Cash-strapped oil and gas company Nexus Energy has warned shareholders it will likely be forced into administration if a planned takeover by Seven Group Holdings fails to win approval.
Nexus this week revealed it had been informed by its joint venture partner Shell of unexpected cost increases to the pair's Crux gas project.
The revised forecasts mean Nexus will have to pay at least a further $5 million to $10 million on drilling activities at the project, handing Seven Group the right to terminate a merger implementation agreement between the two companies.
Nexus told shareholders today that the Kerry Stokes-chaired Seven Group had agreed to grant waivers in regards to the cost increases but only if Nexus shareholders approve the planned takeover.
If the scheme is not approved, Nexus says it will be forced to either secure "adequate and immediately available" funding or appoint administrators to the company.

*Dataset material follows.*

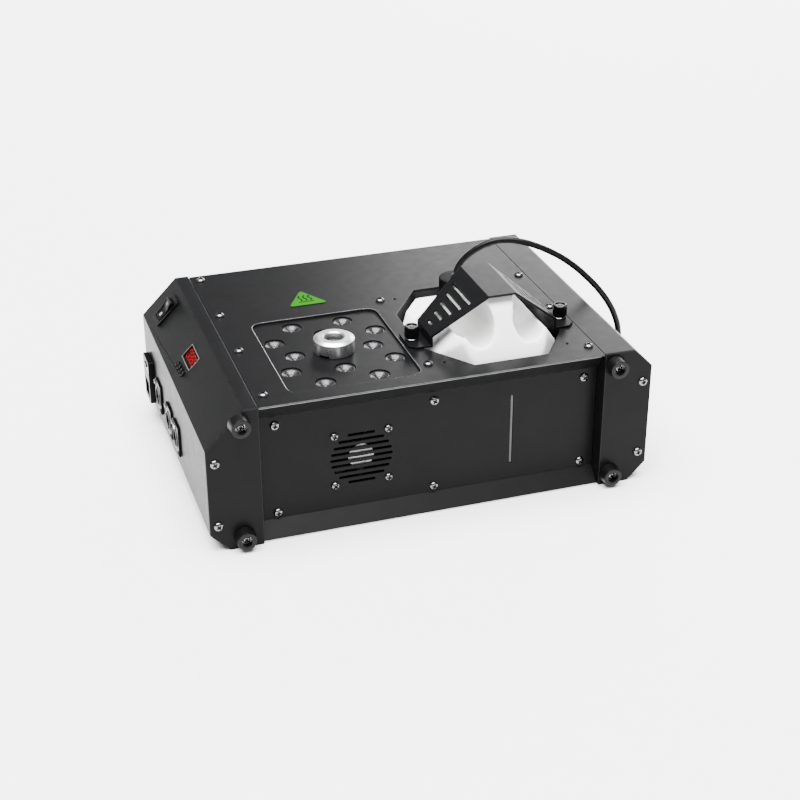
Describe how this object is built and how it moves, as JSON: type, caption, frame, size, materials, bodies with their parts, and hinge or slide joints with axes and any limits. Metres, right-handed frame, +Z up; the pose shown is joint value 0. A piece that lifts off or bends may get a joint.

Should Nexus call in administrators, Seven Group has indicated it will look to acquire the company or its assets through the administration process or by enforcing its rights as a secured creditor.
Nexus entered a trading halt this afternoon as it awaits an announcement from Seven Group regarding its intentions in the event that Nexus shareholders do not approve the planned takeover.
Shareholders are due to vote on the scheme in Melbourne next Thursday.
Nexus shares last traded at 1.7 cents.